I went down to DC yesterday in order to see the Robert Frank show at the National Gallery. In a recent post, I made the comparison between a curator and a conductor. While I think that that analogy is often true, there are other times when a different model comes in to play. In this case, I had the sense of the silent hand of a wise and patient archaeologist guiding me through a hall of treasures. Now I grant you that the subject of this exhibit is not particularly challenging. I mean, Robert Frank's book "The Americans" is obviously one of the most admired, influential, and important photography books ever produced. Any exhibition on the subject can be expected to be a big hit. Still, there are potential pitfalls, but Senior Curator of Photography, Sarah Greenough, nimbly avoids them while creating a show chock full of pleasant surprises.
It occurred to me while I was walking through the show, but I had never seen an exhibit quite like this. I mean that in the sense that this was a photography show specifically about a photography book which took the opportunity to present an exhibition size photo of every single picture that is in the book. Has anyone else ever done that? I'm sure I've never seen it, and I've never heard of anything exactly like it. I have seen sections of books exhibited in this fashion. For example, Paul Graham's "The Shimmer of Possibility" has been shown in an excerpted form as an exhibition supporting the book. But a full-blown representation of an entire book in a gallery format was new to me.
And it was a revelation. As much as we accept the catechism that certain photographs are not only created for books but are most effectively experienced as books, it is a completely different (not to say better or worse) experience to view an entire book in sequence - with all of the purpose and care that implies - but with large format prints. It very simply changes one's perspective. It gave me the naïve hope that perhaps a seminal book of Brassaï or Man Ray might be presented in a similar way.
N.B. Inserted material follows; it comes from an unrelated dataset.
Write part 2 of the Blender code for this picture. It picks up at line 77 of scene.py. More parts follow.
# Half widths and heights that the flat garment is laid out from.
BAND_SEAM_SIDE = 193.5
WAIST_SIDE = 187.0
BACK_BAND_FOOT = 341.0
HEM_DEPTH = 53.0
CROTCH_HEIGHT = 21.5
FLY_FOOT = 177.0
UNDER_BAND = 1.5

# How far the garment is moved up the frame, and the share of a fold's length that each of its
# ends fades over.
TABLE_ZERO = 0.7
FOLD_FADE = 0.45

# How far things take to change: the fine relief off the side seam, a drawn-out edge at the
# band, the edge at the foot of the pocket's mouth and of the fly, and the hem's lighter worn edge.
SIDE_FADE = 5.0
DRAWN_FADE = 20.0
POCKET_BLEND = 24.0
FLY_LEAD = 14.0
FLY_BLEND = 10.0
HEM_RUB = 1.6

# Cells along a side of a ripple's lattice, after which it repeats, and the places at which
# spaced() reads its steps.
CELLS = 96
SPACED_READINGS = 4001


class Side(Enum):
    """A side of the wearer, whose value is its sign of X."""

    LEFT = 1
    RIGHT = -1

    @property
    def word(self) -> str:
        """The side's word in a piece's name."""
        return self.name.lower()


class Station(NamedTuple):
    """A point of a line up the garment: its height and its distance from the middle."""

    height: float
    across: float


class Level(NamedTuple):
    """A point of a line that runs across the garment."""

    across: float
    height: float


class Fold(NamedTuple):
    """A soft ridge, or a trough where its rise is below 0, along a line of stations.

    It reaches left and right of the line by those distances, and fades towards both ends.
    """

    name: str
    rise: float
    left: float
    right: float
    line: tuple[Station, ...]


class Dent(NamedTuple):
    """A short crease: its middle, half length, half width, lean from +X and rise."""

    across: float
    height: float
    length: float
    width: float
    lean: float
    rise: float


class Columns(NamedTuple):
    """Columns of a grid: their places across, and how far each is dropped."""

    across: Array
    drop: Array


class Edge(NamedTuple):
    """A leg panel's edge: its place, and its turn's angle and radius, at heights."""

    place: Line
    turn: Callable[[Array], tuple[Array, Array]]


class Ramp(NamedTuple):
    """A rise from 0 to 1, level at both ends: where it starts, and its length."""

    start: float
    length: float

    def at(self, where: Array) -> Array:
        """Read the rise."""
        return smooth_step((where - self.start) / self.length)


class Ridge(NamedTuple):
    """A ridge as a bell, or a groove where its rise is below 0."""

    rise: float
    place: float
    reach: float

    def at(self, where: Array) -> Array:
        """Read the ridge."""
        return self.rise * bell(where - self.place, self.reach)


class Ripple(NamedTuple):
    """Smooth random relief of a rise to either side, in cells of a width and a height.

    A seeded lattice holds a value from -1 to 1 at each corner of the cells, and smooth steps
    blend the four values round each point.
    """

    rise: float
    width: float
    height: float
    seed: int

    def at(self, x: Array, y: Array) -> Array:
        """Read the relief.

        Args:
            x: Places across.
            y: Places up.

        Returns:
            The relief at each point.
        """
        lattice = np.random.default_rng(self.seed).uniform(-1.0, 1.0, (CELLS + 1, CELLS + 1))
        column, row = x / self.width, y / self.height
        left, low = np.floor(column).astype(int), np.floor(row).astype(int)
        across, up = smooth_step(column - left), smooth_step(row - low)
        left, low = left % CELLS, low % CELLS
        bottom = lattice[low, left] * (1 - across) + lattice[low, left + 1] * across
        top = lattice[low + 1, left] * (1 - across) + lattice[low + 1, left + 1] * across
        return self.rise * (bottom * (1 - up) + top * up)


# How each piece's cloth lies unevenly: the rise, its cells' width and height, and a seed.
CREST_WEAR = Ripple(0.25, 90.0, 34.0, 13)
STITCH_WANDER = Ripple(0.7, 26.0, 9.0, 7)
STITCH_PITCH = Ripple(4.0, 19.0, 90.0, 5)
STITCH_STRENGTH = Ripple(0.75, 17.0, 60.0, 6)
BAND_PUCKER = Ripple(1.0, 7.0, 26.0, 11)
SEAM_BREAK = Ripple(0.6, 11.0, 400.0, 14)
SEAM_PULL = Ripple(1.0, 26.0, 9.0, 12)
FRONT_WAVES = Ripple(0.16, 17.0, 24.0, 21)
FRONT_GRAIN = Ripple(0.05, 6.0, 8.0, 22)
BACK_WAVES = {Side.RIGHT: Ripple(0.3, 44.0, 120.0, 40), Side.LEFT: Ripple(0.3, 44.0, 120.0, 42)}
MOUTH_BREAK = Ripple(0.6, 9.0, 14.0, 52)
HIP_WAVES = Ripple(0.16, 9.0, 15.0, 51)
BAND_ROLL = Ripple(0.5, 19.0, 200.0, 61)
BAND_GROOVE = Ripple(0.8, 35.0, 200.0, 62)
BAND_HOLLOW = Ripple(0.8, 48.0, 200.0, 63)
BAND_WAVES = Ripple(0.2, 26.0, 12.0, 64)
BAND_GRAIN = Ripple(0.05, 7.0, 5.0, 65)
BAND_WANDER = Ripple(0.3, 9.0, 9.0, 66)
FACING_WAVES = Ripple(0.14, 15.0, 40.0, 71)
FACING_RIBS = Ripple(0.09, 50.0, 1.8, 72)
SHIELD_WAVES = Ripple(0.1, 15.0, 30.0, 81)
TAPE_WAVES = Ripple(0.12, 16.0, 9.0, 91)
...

The show opens with some historical perspective. We see earlier work of Mr. Frank and also the work of artists who influenced his style. Here, as later in the show, the curatorial style is light and sure. The influences are clear, not stretched, the interpretations make sense, the analogies are founded in fact. I've become too accustomed to wall text that reads like a synopsis to a different play than the one I'm actually watching. To extend my archaeological metaphor a bit further, I felt as if Ms Greenough were virtually reassembling an ancient treasure in front of me. As each shard was gently dusted off, it was painstakingly shown how it fit into the larger whole. We see Frank's letters to Walker Evans, applications for the Guggenheim fellowship, and then those same applications as they were edited (well, maybe actually written) by Evans. We see a wall of working prints showing how Frank edited and sequenced. We see contact sheets with photos chosen and rejected. All of this leading us into a grand tour of the final book with large format examples of each picture. Bliss. If a working definition of art is something that leads us to see the world in a different way (which "The Americans" did and still does), then surely a working definition of great curatorial practice is something that leads us to see a great work of art in a new way.
This is a great show. It successfully presents, promotes and defends "The Americans" as one of the most important works of photographic art ever. It makes good on its promise and delivers even more. It closes in DC at the end of this month. It's coming to the Met, but it will be a different show there. If you have any time at all, make your way down to Washington for the day and see it before it closes. You won't be sorry.
PS: If you do go to DC, make time to see the show, "Inventing Marcel Duchamp" at the National Portrait Gallery. The exhibition is a hall of mirrors that shows endless permutations of identity. Self-portraits of the multiple and mutable characters that were Duchamp are combined with the multiple and varied portraits of him done by his friends and contemporaries. The sum is an exercise in the search for core self and the subjectivity of portraiture. Fab.